Locomotion Group News  

    April 22, 2024. PhD Defense. Congratulations to Lirui Wang for successfully defending his PhD thesis!

    April 22, 2024. PhD Defense. Congratulations to Terry Suh for successfully defending his PhD thesis!

    April 22, 2024. PhD Defense. Congratulations to Tobia Marcucci for successfully defending his PhD thesis!

    September 19, 2023. Video. Check out our work at TRI on Diffusion Policy (towards Large Behavior Models) and the corresponding blog post

    June 14, 2023. Award. Congratulations to Terry Suh, Max Simchowitz, and Kaiqing Zhang who's paper titled "Do differentiable simulators give better policy gradients?" was recognized with the "Best Paper (of the year) Award" from the IEEE RAS Technical Committee on Model-based Optimization for Robotics.

    January 20, 2023. PhD Defense. Congratulations to Tao Pang for successfully defending his PhD thesis!

    July 15, 2022. Award. Congratulations to Terry Suh, Max Simchowitz, and Kaiqing Zhang who's paper titled "Do differentiable simulators give better policy gradients?" was recognized with the "Outstanding Paper Award" at ICML 2022.

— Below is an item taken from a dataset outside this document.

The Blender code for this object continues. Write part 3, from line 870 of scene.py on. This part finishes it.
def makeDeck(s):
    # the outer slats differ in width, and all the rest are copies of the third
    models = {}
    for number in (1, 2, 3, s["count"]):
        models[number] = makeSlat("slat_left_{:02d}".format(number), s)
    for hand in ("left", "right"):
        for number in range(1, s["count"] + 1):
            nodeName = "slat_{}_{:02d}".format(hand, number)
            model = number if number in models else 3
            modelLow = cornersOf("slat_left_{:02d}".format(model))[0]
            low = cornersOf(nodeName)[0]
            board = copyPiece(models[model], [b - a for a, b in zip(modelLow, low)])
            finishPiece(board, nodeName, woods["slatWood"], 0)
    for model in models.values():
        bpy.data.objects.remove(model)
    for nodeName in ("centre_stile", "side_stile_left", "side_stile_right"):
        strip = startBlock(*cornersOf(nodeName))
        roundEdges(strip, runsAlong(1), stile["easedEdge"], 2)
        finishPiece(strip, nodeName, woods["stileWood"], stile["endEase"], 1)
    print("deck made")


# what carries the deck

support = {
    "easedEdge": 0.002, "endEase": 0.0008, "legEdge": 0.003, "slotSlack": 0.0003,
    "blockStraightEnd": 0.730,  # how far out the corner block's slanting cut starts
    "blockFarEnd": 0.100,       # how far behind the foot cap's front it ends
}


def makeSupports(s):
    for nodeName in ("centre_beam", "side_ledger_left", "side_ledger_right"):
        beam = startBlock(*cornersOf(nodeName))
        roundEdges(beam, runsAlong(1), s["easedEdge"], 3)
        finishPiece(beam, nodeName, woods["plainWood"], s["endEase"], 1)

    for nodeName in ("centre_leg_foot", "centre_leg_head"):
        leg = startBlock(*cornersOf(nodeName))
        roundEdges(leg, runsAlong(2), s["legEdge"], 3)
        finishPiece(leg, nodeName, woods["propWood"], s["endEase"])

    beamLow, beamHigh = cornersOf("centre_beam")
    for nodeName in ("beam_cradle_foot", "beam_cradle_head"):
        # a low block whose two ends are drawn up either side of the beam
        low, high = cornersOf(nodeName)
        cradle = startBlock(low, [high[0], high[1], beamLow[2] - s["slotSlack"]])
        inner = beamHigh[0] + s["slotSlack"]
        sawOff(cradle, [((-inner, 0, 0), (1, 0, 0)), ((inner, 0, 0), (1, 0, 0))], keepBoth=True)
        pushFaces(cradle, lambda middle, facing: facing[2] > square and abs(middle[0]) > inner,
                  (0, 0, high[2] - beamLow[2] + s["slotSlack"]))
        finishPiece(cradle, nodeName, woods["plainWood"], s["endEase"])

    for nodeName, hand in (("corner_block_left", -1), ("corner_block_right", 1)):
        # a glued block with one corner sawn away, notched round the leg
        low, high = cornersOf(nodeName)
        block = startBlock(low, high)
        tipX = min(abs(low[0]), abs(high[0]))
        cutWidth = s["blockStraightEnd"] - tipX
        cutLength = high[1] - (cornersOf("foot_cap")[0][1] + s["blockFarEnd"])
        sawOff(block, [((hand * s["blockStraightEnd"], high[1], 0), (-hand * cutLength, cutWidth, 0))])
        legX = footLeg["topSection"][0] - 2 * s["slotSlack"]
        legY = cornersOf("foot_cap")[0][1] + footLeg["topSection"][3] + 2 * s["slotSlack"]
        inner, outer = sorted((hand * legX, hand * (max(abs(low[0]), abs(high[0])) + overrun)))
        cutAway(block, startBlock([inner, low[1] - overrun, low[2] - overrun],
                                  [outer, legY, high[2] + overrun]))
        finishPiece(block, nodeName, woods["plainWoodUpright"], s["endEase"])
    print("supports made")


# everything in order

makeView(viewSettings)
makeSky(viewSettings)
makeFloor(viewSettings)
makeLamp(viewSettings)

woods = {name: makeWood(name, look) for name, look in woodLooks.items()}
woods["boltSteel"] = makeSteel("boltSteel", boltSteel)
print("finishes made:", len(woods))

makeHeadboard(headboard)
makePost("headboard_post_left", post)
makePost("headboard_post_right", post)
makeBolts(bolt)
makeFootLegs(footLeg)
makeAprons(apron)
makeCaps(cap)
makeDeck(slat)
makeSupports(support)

    January 13, 2022. Award. Congratulations to Alexandre Amice, Hongkai Dai, Pete Werner, and Annan Zhang who's paper titled "Finding and Optimizing Certified, Collision-Free Regions in Configuration Space for Robot Manipulators" was recognized with the "Outstanding Paper Award" at WAFR 2022.

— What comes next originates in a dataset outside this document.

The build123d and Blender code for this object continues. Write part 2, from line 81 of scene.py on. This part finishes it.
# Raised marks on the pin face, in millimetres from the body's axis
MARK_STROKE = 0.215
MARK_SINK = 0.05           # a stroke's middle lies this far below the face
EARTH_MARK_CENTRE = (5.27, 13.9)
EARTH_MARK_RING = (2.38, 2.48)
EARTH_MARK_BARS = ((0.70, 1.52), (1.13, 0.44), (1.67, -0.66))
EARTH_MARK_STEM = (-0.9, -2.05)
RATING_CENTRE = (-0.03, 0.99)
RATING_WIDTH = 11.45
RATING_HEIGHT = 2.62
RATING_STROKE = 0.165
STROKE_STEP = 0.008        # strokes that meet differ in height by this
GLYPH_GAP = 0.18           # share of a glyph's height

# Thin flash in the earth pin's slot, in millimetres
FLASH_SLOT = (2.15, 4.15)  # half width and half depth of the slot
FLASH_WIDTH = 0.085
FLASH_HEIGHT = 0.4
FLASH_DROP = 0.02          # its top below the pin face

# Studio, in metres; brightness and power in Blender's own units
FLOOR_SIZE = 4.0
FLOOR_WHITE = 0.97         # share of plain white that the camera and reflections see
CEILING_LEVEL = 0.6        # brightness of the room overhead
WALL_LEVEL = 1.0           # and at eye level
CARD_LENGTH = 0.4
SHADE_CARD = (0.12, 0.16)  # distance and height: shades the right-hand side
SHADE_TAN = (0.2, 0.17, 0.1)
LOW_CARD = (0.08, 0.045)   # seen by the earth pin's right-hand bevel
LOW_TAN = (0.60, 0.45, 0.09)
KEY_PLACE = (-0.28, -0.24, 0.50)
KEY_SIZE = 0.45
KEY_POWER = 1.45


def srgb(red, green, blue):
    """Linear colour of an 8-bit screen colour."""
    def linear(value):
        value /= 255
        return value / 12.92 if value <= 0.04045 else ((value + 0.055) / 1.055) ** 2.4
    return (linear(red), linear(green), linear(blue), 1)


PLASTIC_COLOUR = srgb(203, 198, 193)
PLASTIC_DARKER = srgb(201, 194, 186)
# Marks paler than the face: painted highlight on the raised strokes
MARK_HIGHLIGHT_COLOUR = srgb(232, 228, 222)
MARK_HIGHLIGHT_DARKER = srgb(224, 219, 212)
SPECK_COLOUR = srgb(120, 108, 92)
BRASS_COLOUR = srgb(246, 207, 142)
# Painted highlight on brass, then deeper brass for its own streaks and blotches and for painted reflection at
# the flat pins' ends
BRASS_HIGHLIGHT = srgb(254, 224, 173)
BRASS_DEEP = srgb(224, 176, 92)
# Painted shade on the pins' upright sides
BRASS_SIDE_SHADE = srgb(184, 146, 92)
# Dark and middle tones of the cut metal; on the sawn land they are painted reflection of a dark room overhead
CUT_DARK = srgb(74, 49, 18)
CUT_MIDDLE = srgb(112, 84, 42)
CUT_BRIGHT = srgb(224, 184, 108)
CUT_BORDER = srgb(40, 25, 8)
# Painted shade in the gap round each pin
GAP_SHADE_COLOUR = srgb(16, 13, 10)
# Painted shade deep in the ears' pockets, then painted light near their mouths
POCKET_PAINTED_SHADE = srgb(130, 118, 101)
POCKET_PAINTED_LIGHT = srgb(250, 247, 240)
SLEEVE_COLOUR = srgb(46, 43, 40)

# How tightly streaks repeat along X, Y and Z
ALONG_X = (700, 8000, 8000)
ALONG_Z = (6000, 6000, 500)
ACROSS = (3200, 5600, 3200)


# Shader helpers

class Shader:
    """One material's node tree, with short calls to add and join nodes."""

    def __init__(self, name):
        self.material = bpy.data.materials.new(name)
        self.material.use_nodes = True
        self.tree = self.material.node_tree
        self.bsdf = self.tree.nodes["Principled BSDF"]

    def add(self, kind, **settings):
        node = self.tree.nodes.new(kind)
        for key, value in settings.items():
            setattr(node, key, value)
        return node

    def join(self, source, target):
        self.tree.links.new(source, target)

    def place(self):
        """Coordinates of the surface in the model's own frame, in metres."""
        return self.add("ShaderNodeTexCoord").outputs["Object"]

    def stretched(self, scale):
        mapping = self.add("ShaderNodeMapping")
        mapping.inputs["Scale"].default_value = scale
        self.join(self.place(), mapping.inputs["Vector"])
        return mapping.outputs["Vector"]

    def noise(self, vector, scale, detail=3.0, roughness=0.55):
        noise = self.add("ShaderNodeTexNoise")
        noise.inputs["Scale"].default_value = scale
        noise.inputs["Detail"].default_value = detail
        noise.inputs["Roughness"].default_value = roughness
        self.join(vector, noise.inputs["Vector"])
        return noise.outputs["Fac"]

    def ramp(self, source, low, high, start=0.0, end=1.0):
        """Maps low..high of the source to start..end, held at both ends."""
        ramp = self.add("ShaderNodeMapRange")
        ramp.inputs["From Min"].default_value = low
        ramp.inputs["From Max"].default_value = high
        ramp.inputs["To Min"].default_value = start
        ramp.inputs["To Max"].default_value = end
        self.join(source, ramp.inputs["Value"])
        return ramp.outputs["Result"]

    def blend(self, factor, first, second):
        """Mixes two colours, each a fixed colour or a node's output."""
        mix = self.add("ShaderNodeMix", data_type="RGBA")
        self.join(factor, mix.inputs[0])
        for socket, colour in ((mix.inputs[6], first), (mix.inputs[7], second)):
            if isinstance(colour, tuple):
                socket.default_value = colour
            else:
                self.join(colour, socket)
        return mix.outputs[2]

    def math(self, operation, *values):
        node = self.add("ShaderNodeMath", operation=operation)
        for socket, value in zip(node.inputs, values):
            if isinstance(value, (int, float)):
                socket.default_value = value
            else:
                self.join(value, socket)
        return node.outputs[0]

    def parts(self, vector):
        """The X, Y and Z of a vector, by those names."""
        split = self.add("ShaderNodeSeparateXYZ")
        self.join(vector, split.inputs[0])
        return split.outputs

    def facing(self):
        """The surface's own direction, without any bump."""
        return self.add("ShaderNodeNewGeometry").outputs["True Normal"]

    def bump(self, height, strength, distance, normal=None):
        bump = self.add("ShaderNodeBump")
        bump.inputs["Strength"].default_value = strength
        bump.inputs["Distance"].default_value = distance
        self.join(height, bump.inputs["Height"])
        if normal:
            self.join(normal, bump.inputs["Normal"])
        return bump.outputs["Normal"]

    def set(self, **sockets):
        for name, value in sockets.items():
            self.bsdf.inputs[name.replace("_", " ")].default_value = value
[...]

    June 17, 2022. PhD Defense. Congratulations to Yunzhu Li for successfully defending his PhD thesis!

    June 17, 2022. PhD Defense. Congratulations to Greg Izatt for successfully defending his PhD thesis!

    August 15, 2020. Talks on Zoom. For better or worse, most research talks these days are now online. I've posted a handful of links to new talks, including Russ on Lex Fridman's AI Podcast, and at the IFRR Colloquium on the Roles of Physics-Based Models and Data-Driven Learning in Robotics.

    July 20, 2020. PhD Defense. Congratulations to Lucas Manuelli for successfully defending his PhD thesis!

    May 29, 2020. PhD Defense. Congratulations to Shen Shen for successfully defending her thesis!

    September 18, 2019. PhD Defense. Congratulations to Twan Koolen for successfully defending his thesis!

    August 19, 2019. PhD Defense. Congratulations to Pete Florence for successfully defending his thesis!

    June 27, 2019. Video. Checkout some of the work being done by TRI's manipulation team

    October 15, 2018. PhD Defense. Congratulations to Robin Deits for successfully defending his thesis!

    October 3, 2018. Award. Congratulations to Pete Florence and Lucas Manuelli whose paper Dense Object Nets: Learning Dense Visual Object Descriptors By and For Robotic Manipulation won the Conference Best Paper Award at CoRL 2018!

    September 19, 2018. Award. Congratulations to Pete Florence and Lucas Manuelli whose paper Dense Object Nets: Learning Dense Visual Object Descriptors By and For Robotic Manipulation won the first ever Amazon Robotics Best Technical Paper Award (2018).

    June 18, 2018. Award. Congratulations to Ani Majumdar whose paper Funnel libraries for real-time robust feedback motion planning won the first ever International Journal of Robotics Research Paper of the Year (2017).